Bartosz Sierakowski, Deputy Director of the Institute for Bankruptcy and Restructuring Law and Insolvency Studies (Poland), outlined the general legal framework governing insolvency in Poland and analyzed in detail which regulatory acts had to be applied to address the insolvency of the mentioned Ukrainian-Polish companies and which legal loopholes and features shuld be taken into when raising the issue of applying subsidiary liability towards managers of these businesses.
“According to Polish law, shareholders shall not be liable for obligations of the company. The obligations rest only with the directors (board members). Each creditor has the right to sue the directors only. The defendant (director) has to prove that he or she filed for bankruptcy in time (no later than 30 days after the threat of insolvency), or that the creditor did not suffer losses despite the bankruptcy being filed late. If the creditor wins the civil action, the director will have to pay the funds directly to the creditor,” explained Bartosz Sierakowski through pointing out the intricacies of the Polish regulation of subsidiary liability in bankruptcy cases.
In addition, Anna Hrycaj reported on the procedural features of subsidiary liability of company board members. She developed on the international jurisdiction of such cases, i.e. the courts of which country should consider such cases – Poland or Ukraine, as well as the issue of territorial jurisdiction.
“Regulations No. 2015/848 and No. 1215/2012 may apply to cases that exist within the EU. They include cases of companies whose COMI, that is, the place where they carry out their main activities and are recognized by third parties, is located in the EU,” explained Ms. Hrycaj. She added that if the case has international jurisdiction within the EU, the territorial jurisdiction of the case will be determined based on the location of the company’s head office. If the case has international jurisdiction outside the EU, then one need to refer to the Civil Procedure Code of Poland or to a treaty agreement between two states.
Oleksandr Banasko, Justice of the bankruptcy panel of the Cassation Eсonomic Court of the Supreme Court, spoke about recent judicial practice on subsidiary liability in bankruptcy cases.
"The legislator defined satisfying the demands of the debtor`s creditors to the greatest extent possible as the main goal of instruments related to bankruptcy of legal entities. It is through the lens of this goal that we, being justices of the Supreme Court, apply the relevant norms” said Oleksandr Banasko. According to him, the Ukrainian instrument of subsidiary liability is based on the doctrine of perceiving the corporate veil.

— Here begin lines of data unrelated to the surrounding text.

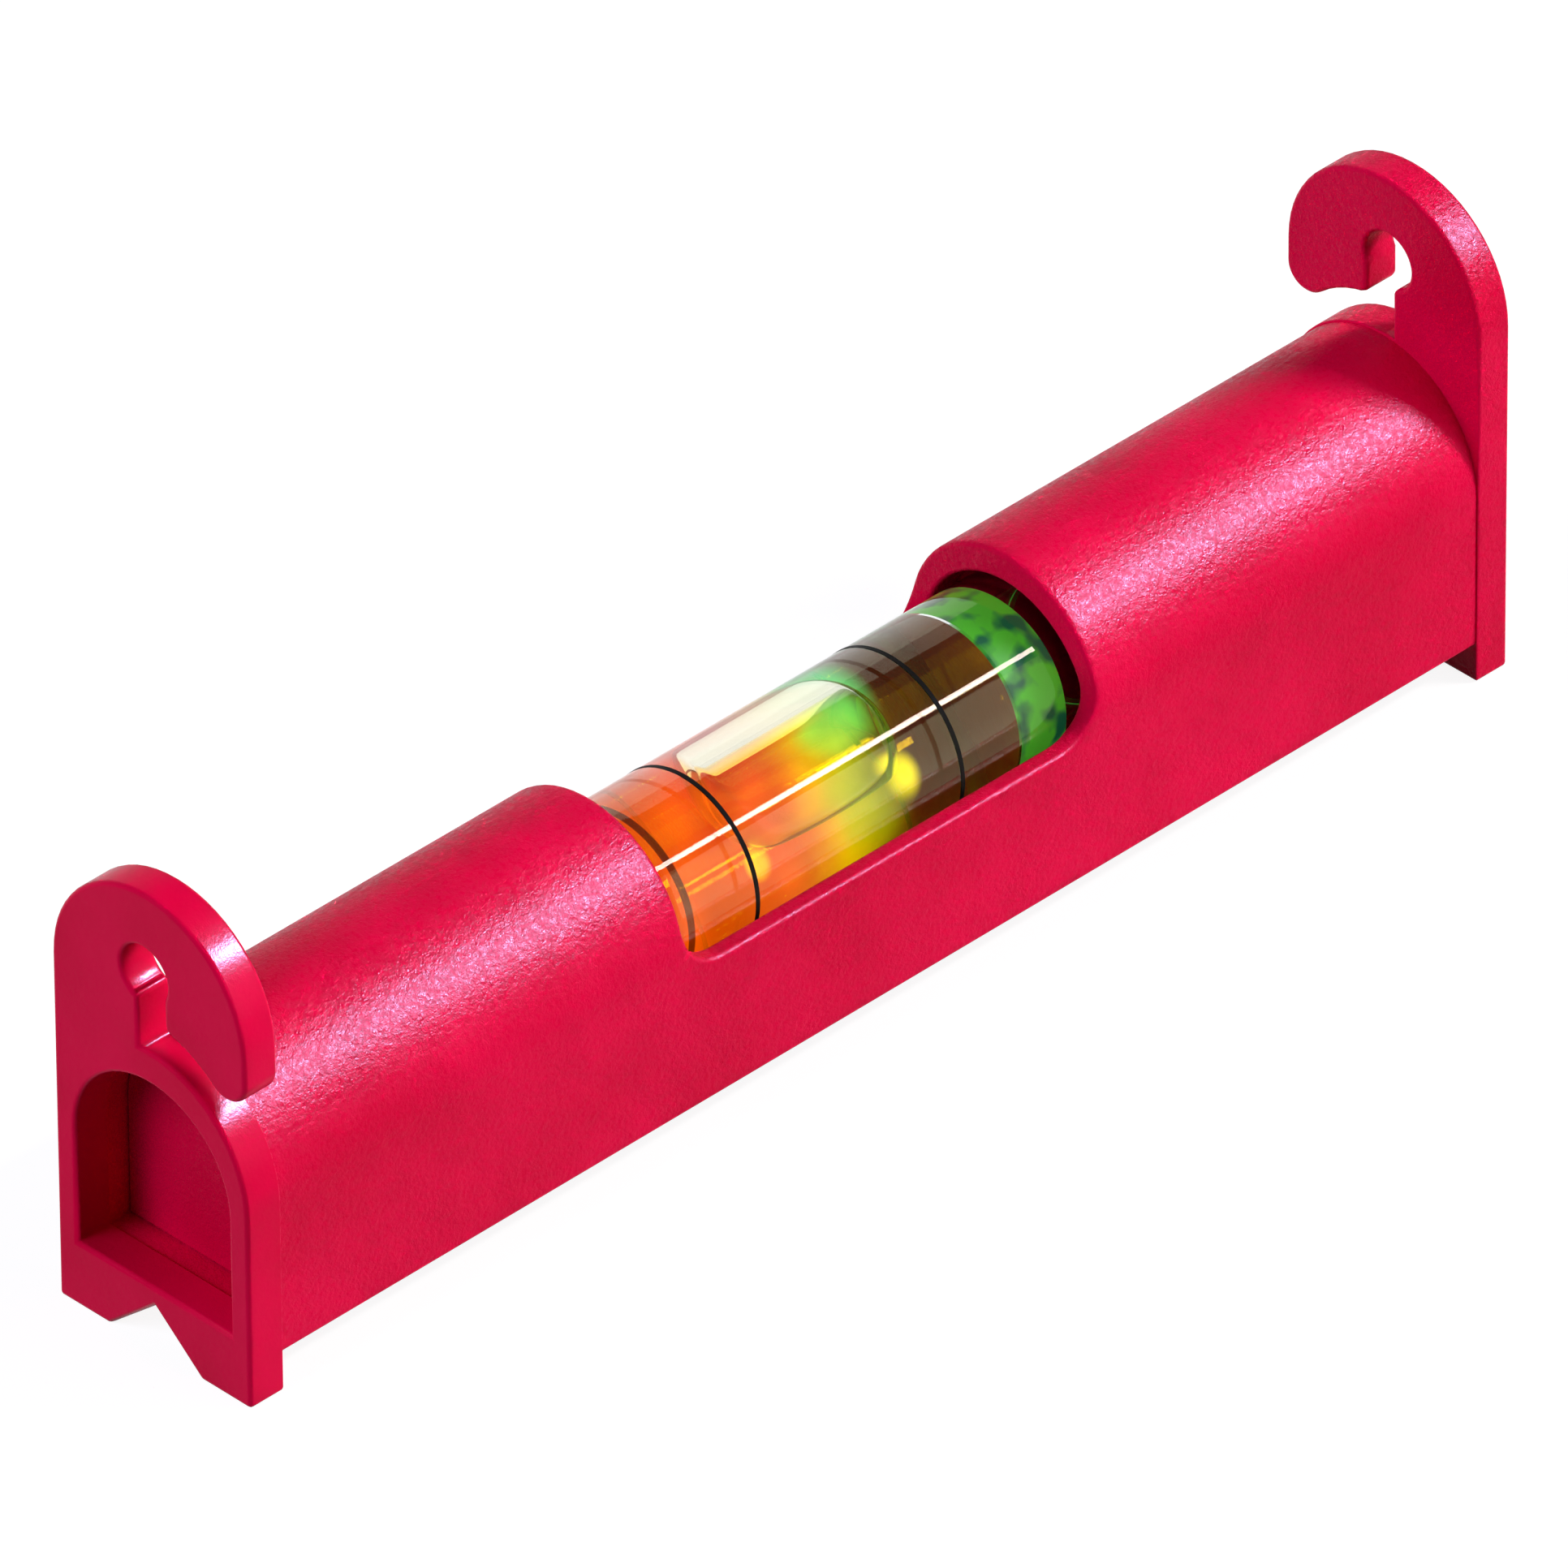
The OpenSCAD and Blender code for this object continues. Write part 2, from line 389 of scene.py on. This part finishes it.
acrylicFinish = {
    "ior": 1.49,
    "roughness": 0.012,
    "specular": 0.0,
    "specularTint": (1.0, 0.86, 0.4, 1),
    "coat": 0.04,
    "coatRoughness": 0.2,
    "coatIor": 1.25,
    "waveScale": 150,
    "waveDepth": 0.0000008,
    "clear": (0.985, 1, 0.985),
    # painted shade: the dark line near the bore's closed end
    "rimShade": (0.04, 0.03, 0.02),
    "rimShadeX": -10.55,
    "rimShadeRadius": 3.33,
    "rimShadeReach": (0.25, 0.19),
}


def addPaintedRimShade(tree, coords, finish):
    # painted shade: a dark line round the bore near its closed end, standing in for the dark edge that
    # refraction shows there
    parts = addNode(tree, "ShaderNodeSeparateXYZ")
    tree.links.new(coords, parts.inputs[0])
    across = addNode(tree, "ShaderNodeCombineXYZ")
    tree.links.new(parts.outputs["Y"], across.inputs["Y"])
    tree.links.new(parts.outputs["Z"], across.inputs["Z"])
    axis = (0, 0, vialSizes["axisZ"] * mm)
    ring = addNode(tree, "ShaderNodeVectorMath", {1: axis}, operation="DISTANCE")
    tree.links.new(across.outputs[0], ring.inputs[0])
    section = addNode(tree, "ShaderNodeCombineXYZ")
    tree.links.new(parts.outputs["X"], section.inputs["X"])
    tree.links.new(ring.outputs["Value"], section.inputs["Y"])
    corner = (finish["rimShadeX"] * mm, finish["rimShadeRadius"] * mm, 0)
    away = addNode(tree, "ShaderNodeVectorMath", {1: corner}, operation="DISTANCE")
    tree.links.new(section.outputs[0], away.inputs[0])
    far, near = (reach * mm for reach in finish["rimShadeReach"])
    share = addRange(tree, away.outputs["Value"], far, near, 0, 1)
    return addColourMix(tree, share, finish["clear"], finish["rimShade"])


def makeAcrylic(finish):
    material, tree = newTree("clearAcrylic")
    coords = addNode(tree, "ShaderNodeTexCoord").outputs["Object"]
    wave = addNoise(tree, coords, finish["waveScale"], detail=1)
    normal = addBump(tree, wave, finish["waveDepth"])
    shader = addNode(tree, "ShaderNodeBsdfPrincipled", {
        "Roughness": finish["roughness"], "IOR": finish["ior"],
        "Transmission Weight": 1, "Specular IOR Level": finish["specular"],
        "Specular Tint": finish["specularTint"], "Coat Weight": finish["coat"],
        "Coat Roughness": finish["coatRoughness"], "Coat IOR": finish["coatIor"],
    })
    # the base colour carries the painted dark line near the bore's closed end
    tree.links.new(addPaintedRimShade(tree, coords, finish), shader.inputs["Base Color"])
    tree.links.new(normal, shader.inputs["Normal"])
    finishTree(tree, shader.outputs["BSDF"])
    return material


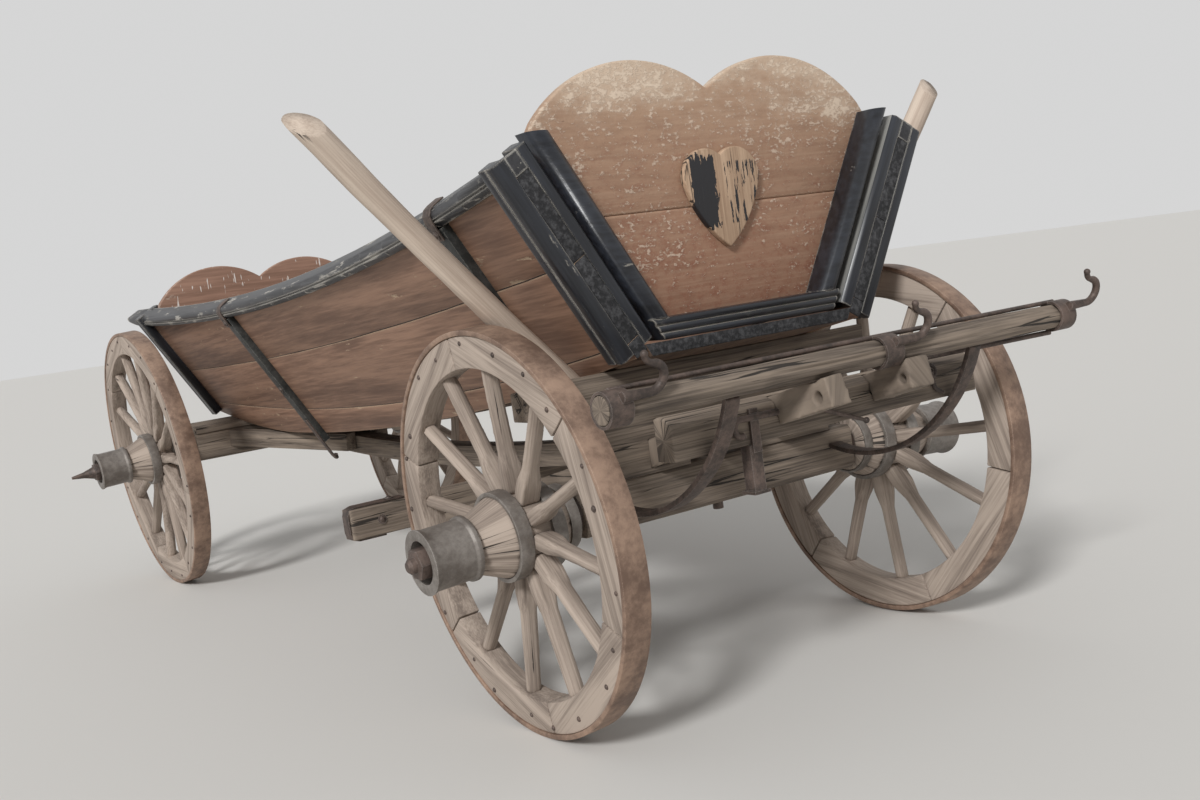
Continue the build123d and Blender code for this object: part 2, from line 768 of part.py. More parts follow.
save(reach_pole.part, "reach_pole")

# rear hounds: two bars from the rear axle forward to the sides of the reach pole
rear_hounds = [
    timber(
        (
            side * REAR_HOUND_HALF,
            REAR_Y + AXLE_WIDTH / 2 + REAR_HOUND_PAST,
            reach_rear[1] - REAR_HOUND_DROPS[0],
        ),
        (
            side * (REACH_WIDTH + REAR_HOUND_WIDTH) / 2,
            REAR_Y - REAR_HOUND_LENGTH,
            reach_rear[1] - REAR_HOUND_DROPS[1],
        ),
        REAR_HOUND_WIDTH,
        REACH_HEIGHT,
    )
    for side in (1, -1)
]
with BuildPart() as hounds:
    add(rear_hounds)
    add(reach_pole.part, mode=Mode.SUBTRACT)
    add(floor.part, mode=Mode.SUBTRACT)
save(hounds.part, "rear_hounds")

# rear axle and bolster, the reach pole and hounds let in between them
with BuildPart() as rear_axle:
    add(axle(REAR_RADIUS, REAR_Y, REAR_POINT))
    add(reach_pole.part, mode=Mode.SUBTRACT)
    add(hounds.part, mode=Mode.SUBTRACT)
save(rear_axle.part, "rear_axle")
with BuildPart() as rear_bolster:
    add(bolster(REAR_Y, REAR_TOP, REAR_BOLSTER_HALF))
    add(reach_pole.part, mode=Mode.SUBTRACT)
    add(hounds.part, mode=Mode.SUBTRACT)
save(rear_bolster.part, "rear_bolster")

# Loose stakes standing in the ends of the front bolster.  Each leans out over the inner
# edge of a front wheel's top and clears it.
front_right = wheel_plane(FRONT_RADIUS, FRONT_Y, 1)
wheel_top = front_right.from_local_coords(Vector(0, FRONT_RADIUS, -TYRE_WIDTH / 2))
stake_z = BOLSTER_Z + STAKE_FOOT
stake_x = half_width(stake_z, STAKE_OUT * cos(radians(FLARE)))
rise, out = wheel_top.Z - stake_z, wheel_top.X - stake_x
tilt = atan2(out, rise) - asin((STAKE_RADIUS + STAKE_CLEAR) / hypot(out, rise))
stake_plane = Plane(
    origin=(stake_x, FRONT_Y, stake_z), x_dir=(0, 1, 0), z_dir=(sin(tilt), 0, cos(tilt))
)
with BuildPart() as stake_right:
    with BuildSketch(stake_plane):
        Circle(STAKE_RADIUS)
    extrude(amount=STAKE_LENGTH)
save(stake_right.part, "stake_right")
save(mirrored(stake_right.part), "stake_left")

# front bolster under the box, bored for the stakes and for the head of the king pin
with BuildPart() as stake_hole:
    with BuildSketch(stake_plane):
        Circle(STAKE_RADIUS + HOOP_FIT)
    extrude(amount=STAKE_LENGTH)
with BuildPart() as front_bolster:
    add(bolster(FRONT_Y, BOLSTER_Z, BOLSTER_HALF))
    add(stake_hole.part, mode=Mode.SUBTRACT)
    add(mirrored(stake_hole.part), mode=Mode.SUBTRACT)
    with BuildSketch(PIN_PLANE.offset(BOLSTER_Z)):
        Circle(PIN_RADIUS)
    extrude(amount=BOLSTER_HALF, mode=Mode.SUBTRACT)
    with BuildSketch(PIN_PLANE.offset(BOLSTER_Z + PIN_SEAT)):
        Circle(PIN_HEAD_RADIUS)
    extrude(amount=BOLSTER_HALF, mode=Mode.SUBTRACT)
save(front_bolster.part, "front_bolster")

# king pin, through the bolster, the turning bolster, the reach pole and the front axle
with BuildPart() as king_pin:
    with BuildSketch(PIN_PLANE.offset(FRONT_TOP - AXLE_HEIGHT - PIN_BELOW)):
        Circle(PIN_RADIUS)
    extrude(amount=AXLE_HEIGHT + PIN_BELOW + BOLSTER_Z - FRONT_TOP + PIN_SEAT)
    with BuildSketch(PIN_PLANE.offset(BOLSTER_Z + PIN_SEAT)):
        Circle(PIN_HEAD_RADIUS)
    extrude(amount=PIN_HEAD)
save(king_pin.part, "king_pin")

# turntable plates on the meeting faces of the two bolsters
for name, low_z, hole in (
    ("upper_turn_plate", BOLSTER_Z - PLATE_THICK, PIN_RADIUS),
    ("lower_turn_plate", TURN_TOP, PIN_RADIUS + PIN_PLAY),
):
    with BuildPart() as plate:
        with BuildSketch(PIN_PLANE.offset(low_z)):
            SlotOverall(2 * PLATE_HALF, PLATE_WIDTH)
            Circle(hole, mode=Mode.SUBTRACT)
        extrude(amount=PLATE_THICK)
    save(plate.part, name)

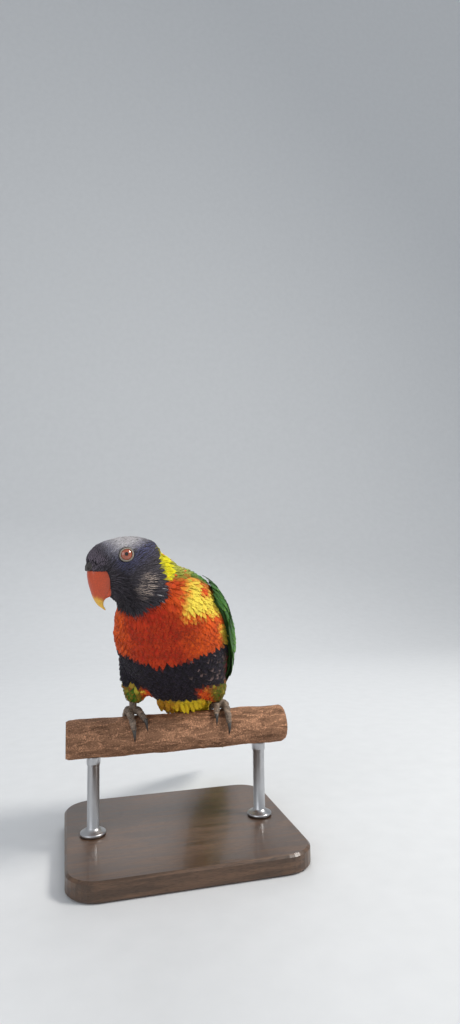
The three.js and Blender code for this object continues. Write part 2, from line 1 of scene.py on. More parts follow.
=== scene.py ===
import json
import math
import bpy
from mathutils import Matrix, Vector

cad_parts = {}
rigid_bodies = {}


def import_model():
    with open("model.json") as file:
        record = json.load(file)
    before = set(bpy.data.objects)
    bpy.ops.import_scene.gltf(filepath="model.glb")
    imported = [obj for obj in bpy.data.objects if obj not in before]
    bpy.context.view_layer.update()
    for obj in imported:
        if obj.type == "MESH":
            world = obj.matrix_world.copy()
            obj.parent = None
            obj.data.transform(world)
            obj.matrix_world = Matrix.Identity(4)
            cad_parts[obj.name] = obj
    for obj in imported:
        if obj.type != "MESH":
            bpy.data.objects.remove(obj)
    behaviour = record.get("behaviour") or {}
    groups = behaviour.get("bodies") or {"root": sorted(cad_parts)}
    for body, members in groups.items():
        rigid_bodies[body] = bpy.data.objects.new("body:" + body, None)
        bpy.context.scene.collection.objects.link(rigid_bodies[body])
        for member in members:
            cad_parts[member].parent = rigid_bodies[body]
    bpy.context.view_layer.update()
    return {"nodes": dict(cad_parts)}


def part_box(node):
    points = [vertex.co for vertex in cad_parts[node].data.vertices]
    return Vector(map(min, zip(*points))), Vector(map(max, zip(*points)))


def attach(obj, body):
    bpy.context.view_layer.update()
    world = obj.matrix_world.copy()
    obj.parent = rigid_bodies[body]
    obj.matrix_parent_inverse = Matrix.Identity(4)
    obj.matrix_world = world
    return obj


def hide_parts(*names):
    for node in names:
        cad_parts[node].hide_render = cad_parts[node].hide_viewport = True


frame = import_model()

from types import SimpleNamespace

import bpy
import numpy as np
from bpy.props import FloatProperty, FloatVectorProperty, PointerProperty
from mathutils import Euler, Matrix, Vector, noise
from mathutils.bvhtree import BVHTree

bl_info = {
    "name": "Rainbow Lorikeet on a Perch",
    "version": (1, 0, 0),
    "blender": (4, 5, 0),
    "location": "3D View > Sidebar > Lorikeet",
    "description": "Dresses the solids of a perched lorikeet in skin, feathers, horn and bark",
    "category": "Add Mesh",
}

# Millimetres in metres: the lists below hold millimetres, and the frames turn them into metres
MM = 0.001

# Posture, as in the solids: headings turn to the bird's right, the dip points the bill below level
BODY_TURN = math.radians(25)
HEAD_TURN = math.radians(52)
HEAD_DIP = math.radians(33)
HEAD_CENTRE = (-19.5, 68, 112.5)
PERCH_LOW, PERCH_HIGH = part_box("perch")
PERCH_HEIGHT = (PERCH_LOW.z + PERCH_HIGH.z) / 2

# The spine that the coat is unwrapped round, from rump to neck: left, forward, up
SPINE = (
    (-1, -48, 9), (0, -38, 17.5), (1, -23, 31), (1, -6, 46),
    (1, 12, 63), (1, 30, 81), (-2, 43, 93), (-6, 52, 101),
)

# The shell that the folded wings lie on: left, forward, up, half width, half height at the back and the belly
WING_SHELL = (
    (-2, 43, 93, 31.5, 24, 27),
    (1, 30, 81, 36.8, 29, 30),
    (1, 12, 63, 37.6, 27.5, 33),
    (1, -6, 46, 34.3, 24, 31),
    (1, -23, 31, 25.5, 18, 22),
    (0, -41, 15.5, 16, 13, 14),
    (0, -61, 0, 11.5, 10.5, 11),
    (0, -84, -16, 10, 10, 10),
)
SQUARE = 0.88

# Tail root, its slope below level, and the longest feather
TAIL_ROOT = (-47, 9.5)
TAIL_SLOPE = math.radians(31)
TAIL_LONGEST = 118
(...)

He noted that a preliminary analysis of court practice shows that four years after the Bankruptcy Procedures Code came into effect and the Supreme Court started its work, the number of such cases has increased significantly. Oleksandr Banasko described court cases, under which company managers were charged with subsidiary liability in the amount of 95,000 euros to more than 2 million euros.
The Supreme Court Justice also focused on national legal issues relating to the application of subsidiary liability. “The key problematic issue is determining the scope of liability and the possibility of reducing it, depending on the behavior of the manager; his/her share in the company; possibility to influence on the adoption of negative managerial decisions, in particular, on the part of the founders,” added Oleksandr Banasko.
Olena Volianska, member of the Council of UNITA, Expert of the EU Project Pravo-Justice, emphasized, while intervening, that Ukrainian legislation on the application of subsidiary liability in bankruptcy procedures was quite strict, but at the same time, some of its norms needed to be clarified and improved.
“It is quite frequent that the ownership rights to a business and the management rights are clandestinely merged. It may happen that the directors are only nominally appointed, while all managerial decisions are made by persons who are owners, so-called “shadow directors”. Therefore, it is extremely important to shape a clear legal regulation of judicial practice to hold liable those persons who are really guilty of bringing the enterprise to bankruptcy and causing losses to creditors,” said Olena Volyanska.
She also noted that although Ukraine is trying to get closer to European management standards, it often happens in bankruptcy procedures that BTs act in the interests of certain creditors, rather than objectively protect all parties to the proceedings.
“Granting the creditors with the right to file an application on subsidiary liability will encourage the debtor and the persons, who are responsible for bringing the company to bankruptcy, to behave in good faith,” shared her opinion Olena Volianska.